Supplied data:
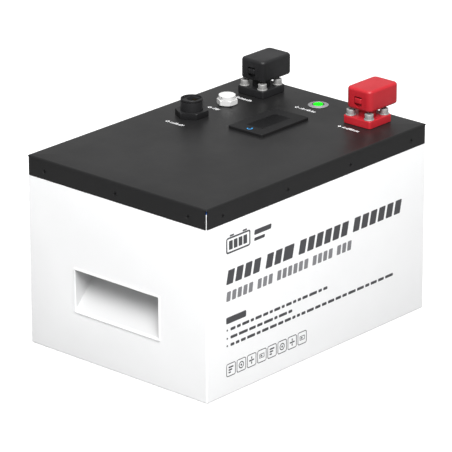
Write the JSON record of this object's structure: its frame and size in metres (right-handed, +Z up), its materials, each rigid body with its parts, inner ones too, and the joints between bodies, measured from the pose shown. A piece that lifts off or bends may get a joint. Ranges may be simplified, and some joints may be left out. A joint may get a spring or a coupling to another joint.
{
  "type": "deep cycle battery",
  "caption": "Rectangular deep cycle battery in a white steel case with a dark screwed lid, recessed carry pockets, swivelling terminal plugs, data port, vent valve, display and lit switch.",
  "frame": {"origin": "middle of the underside of the case, on the surface it stands on", "axes": "+Z up; X along the long side with the terminals toward +X; -Y is the labelled front; +Y the back"},
  "size_m": [0.3212, 0.2286, 0.2305],
  "materials": {
    "case_paint": "satin",
    "lid_paint": "satin",
    "gasket_foam": "matte",
    "grey_foam": "matte",
    "zinc_steel": "satin",
    "stainless_steel": "satin",
    "bare_aluminium": "satin",
    "cell_wrap": "gloss",
    "insulating_sheet": "matte",
    "copper": "satin",
    "silver_plate": "polished",
    "gold_plate": "polished",
    "circuit_board": "satin",
    "red_insulation": "satin",
    "black_insulation": "satin",
    "black_rubber": "matte",
    "red_plastic": "satin",
    "black_plastic": "satin",
    "port_plastic": "satin",
    "white_plastic": "satin",
    "membrane": "matte",
    "display_plastic": "satin",
    "smoked_window": "gloss",
    "blue_key": "satin",
    "green_lens": "gloss",
    "label_ink": "matte",
    "lid_ink": "matte"
  },
  "bodies": {
    "battery": {"case_shell": "case_paint", "handle_pan_left": "case_paint", "handle_pan_right": "case_paint", "lid": "lid_paint", "lid_gasket": "gasket_foam", "lid_screws": "lid_paint", "rim_nuts": "zinc_steel", "base_pad": "grey_foam", "cell_1": "cell_wrap", "cell_2": "cell_wrap", "cell_3": "cell_wrap", "cell_4": "cell_wrap", "cell_spacers": "insulating_sheet", "end_plates": "bare_aluminium", "cell_straps": "zinc_steel", "pack_brackets": "zinc_steel", "cell_nuts": "zinc_steel", "busbars": "copper", "bms_heatsink": "bare_aluminium", "bms_board": "circuit_board", "bms_screws": "zinc_steel", "positive_lead": "red_insulation", "negative_lead": "black_insulation", "signal_harness": "black_insulation", "positive_receptacle": "red_plastic", "negative_receptacle": "black_plastic", "positive_pin": "silver_plate", "negative_pin": "silver_plate", "receptacle_screws": "stainless_steel", "receptacle_washers": "stainless_steel", "lid_fitting_seals": "black_rubber", "lid_fitting_nuts": "zinc_steel", "display_bezel": "display_plastic", "display_window": "smoked_window", "display_board": "circuit_board", "touch_key": "blue_key", "port_shell": "port_plastic", "port_nut": "port_plastic", "port_insert": "port_plastic", "port_contacts": "gold_plate", "vent_body": "white_plastic", "vent_cap": "white_plastic", "vent_membrane": "membrane", "switch_barrel": "stainless_steel", "switch_surround": "black_plastic", "switch_spring": "stainless_steel"},
    "power_button": {"switch_cap": "green_lens"},
    "positive_ring": {"positive_swivel_ring": "red_plastic"},
    "positive_plug": {"positive_plug_housing": "red_plastic", "positive_plug_contact": "silver_plate", "positive_cable_seal": "black_rubber", "positive_seal_nut": "red_plastic"},
    "positive_release": {"positive_release_button": "red_plastic"},
    "negative_ring": {"negative_swivel_ring": "black_plastic"},
    "negative_plug": {"negative_plug_housing": "black_plastic", "negative_plug_contact": "silver_plate", "negative_cable_seal": "black_rubber", "negative_seal_nut": "black_plastic"},
    "negative_release": {"negative_release_button": "black_plastic"}
  },
  "joints": [
    {"name": "power_press", "type": "slide", "parent": "battery", "child": "power_button", "axis": [0, 0, -1], "range_m": [0, 0.0015], "stiffness_N_per_m": 600, "springref_m": -0.001, "deforming": ["switch_spring"]},
    {"name": "positive_pull", "type": "slide", "parent": "battery", "child": "positive_ring", "axis": [0, 0, 1], "range_m": [0, 0.02]},
    {"name": "positive_swivel", "type": "hinge", "parent": "positive_ring", "child": "positive_plug", "pos_m": [0.1255, -0.0685, 0.2085], "axis": [0, 0, 1], "continuous": true},
    {"name": "positive_release_press", "type": "slide", "parent": "positive_plug", "child": "positive_release", "axis": [1, 0, 0], "range_m": [0, 0.002], "stiffness_N_per_m": 500, "springref_m": -0.001},
    {"name": "negative_pull", "type": "slide", "parent": "battery", "child": "negative_ring", "axis": [0, 0, 1], "range_m": [0, 0.02]},
    {"name": "negative_swivel", "type": "hinge", "parent": "negative_ring", "child": "negative_plug", "pos_m": [0.1255, 0.0685, 0.2085], "axis": [0, 0, 1], "continuous": true},
    {"name": "negative_release_press", "type": "slide", "parent": "negative_plug", "child": "negative_release", "axis": [1, 0, 0], "range_m": [0, 0.002], "stiffness_N_per_m": 500, "springref_m": -0.001}
  ]
}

The exercise:
Return the whole listing exactly, with every line included.

Answer to the problem:
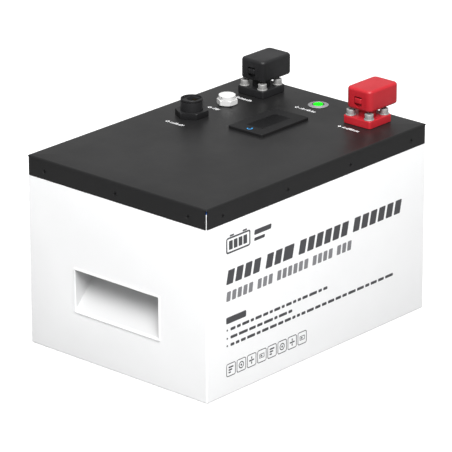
Write the JSON record of this object's structure: its frame and size in metres (right-handed, +Z up), its materials, each rigid body with its parts, inner ones too, and the joints between bodies, measured from the pose shown. A piece that lifts off or bends may get a joint. Ranges may be simplified, and some joints may be left out. A joint may get a spring or a coupling to another joint.
{
  "type": "deep cycle battery",
  "caption": "Rectangular deep cycle battery in a white steel case with a dark screwed lid, recessed carry pockets, swivelling terminal plugs, data port, vent valve, display and lit switch.",
  "frame": {"origin": "middle of the underside of the case, on the surface it stands on", "axes": "+Z up; X along the long side with the terminals toward +X; -Y is the labelled front; +Y the back"},
  "size_m": [0.3212, 0.2286, 0.2305],
  "materials": {
    "case_paint": "satin",
    "lid_paint": "satin",
    "gasket_foam": "matte",
    "grey_foam": "matte",
    "zinc_steel": "satin",
    "stainless_steel": "satin",
    "bare_aluminium": "satin",
    "cell_wrap": "gloss",
    "insulating_sheet": "matte",
    "copper": "satin",
    "silver_plate": "polished",
    "gold_plate": "polished",
    "circuit_board": "satin",
    "red_insulation": "satin",
    "black_insulation": "satin",
    "black_rubber": "matte",
    "red_plastic": "satin",
    "black_plastic": "satin",
    "port_plastic": "satin",
    "white_plastic": "satin",
    "membrane": "matte",
    "display_plastic": "satin",
    "smoked_window": "gloss",
    "blue_key": "satin",
    "green_lens": "gloss",
    "label_ink": "matte",
    "lid_ink": "matte"
  },
  "bodies": {
    "battery": {"case_shell": "case_paint", "handle_pan_left": "case_paint", "handle_pan_right": "case_paint", "lid": "lid_paint", "lid_gasket": "gasket_foam", "lid_screws": "lid_paint", "rim_nuts": "zinc_steel", "base_pad": "grey_foam", "cell_1": "cell_wrap", "cell_2": "cell_wrap", "cell_3": "cell_wrap", "cell_4": "cell_wrap", "cell_spacers": "insulating_sheet", "end_plates": "bare_aluminium", "cell_straps": "zinc_steel", "pack_brackets": "zinc_steel", "cell_nuts": "zinc_steel", "busbars": "copper", "bms_heatsink": "bare_aluminium", "bms_board": "circuit_board", "bms_screws": "zinc_steel", "positive_lead": "red_insulation", "negative_lead": "black_insulation", "signal_harness": "black_insulation", "positive_receptacle": "red_plastic", "negative_receptacle": "black_plastic", "positive_pin": "silver_plate", "negative_pin": "silver_plate", "receptacle_screws": "stainless_steel", "receptacle_washers": "stainless_steel", "lid_fitting_seals": "black_rubber", "lid_fitting_nuts": "zinc_steel", "display_bezel": "display_plastic", "display_window": "smoked_window", "display_board": "circuit_board", "touch_key": "blue_key", "port_shell": "port_plastic", "port_nut": "port_plastic", "port_insert": "port_plastic", "port_contacts": "gold_plate", "vent_body": "white_plastic", "vent_cap": "white_plastic", "vent_membrane": "membrane", "switch_barrel": "stainless_steel", "switch_surround": "black_plastic", "switch_spring": "stainless_steel"},
    "power_button": {"switch_cap": "green_lens"},
    "positive_ring": {"positive_swivel_ring": "red_plastic"},
    "positive_plug": {"positive_plug_housing": "red_plastic", "positive_plug_contact": "silver_plate", "positive_cable_seal": "black_rubber", "positive_seal_nut": "red_plastic"},
    "positive_release": {"positive_release_button": "red_plastic"},
    "negative_ring": {"negative_swivel_ring": "black_plastic"},
    "negative_plug": {"negative_plug_housing": "black_plastic", "negative_plug_contact": "silver_plate", "negative_cable_seal": "black_rubber", "negative_seal_nut": "black_plastic"},
    "negative_release": {"negative_release_button": "black_plastic"}
  },
  "joints": [
    {"name": "power_press", "type": "slide", "parent": "battery", "child": "power_button", "axis": [0, 0, -1], "range_m": [0, 0.0015], "stiffness_N_per_m": 600, "springref_m": -0.001, "deforming": ["switch_spring"]},
    {"name": "positive_pull", "type": "slide", "parent": "battery", "child": "positive_ring", "axis": [0, 0, 1], "range_m": [0, 0.02]},
    {"name": "positive_swivel", "type": "hinge", "parent": "positive_ring", "child": "positive_plug", "pos_m": [0.1255, -0.0685, 0.2085], "axis": [0, 0, 1], "continuous": true},
    {"name": "positive_release_press", "type": "slide", "parent": "positive_plug", "child": "positive_release", "axis": [1, 0, 0], "range_m": [0, 0.002], "stiffness_N_per_m": 500, "springref_m": -0.001},
    {"name": "negative_pull", "type": "slide", "parent": "battery", "child": "negative_ring", "axis": [0, 0, 1], "range_m": [0, 0.02]},
    {"name": "negative_swivel", "type": "hinge", "parent": "negative_ring", "child": "negative_plug", "pos_m": [0.1255, 0.0685, 0.2085], "axis": [0, 0, 1], "continuous": true},
    {"name": "negative_release_press", "type": "slide", "parent": "negative_plug", "child": "negative_release", "axis": [1, 0, 0], "range_m": [0, 0.002], "stiffness_N_per_m": 500, "springref_m": -0.001}
  ]
}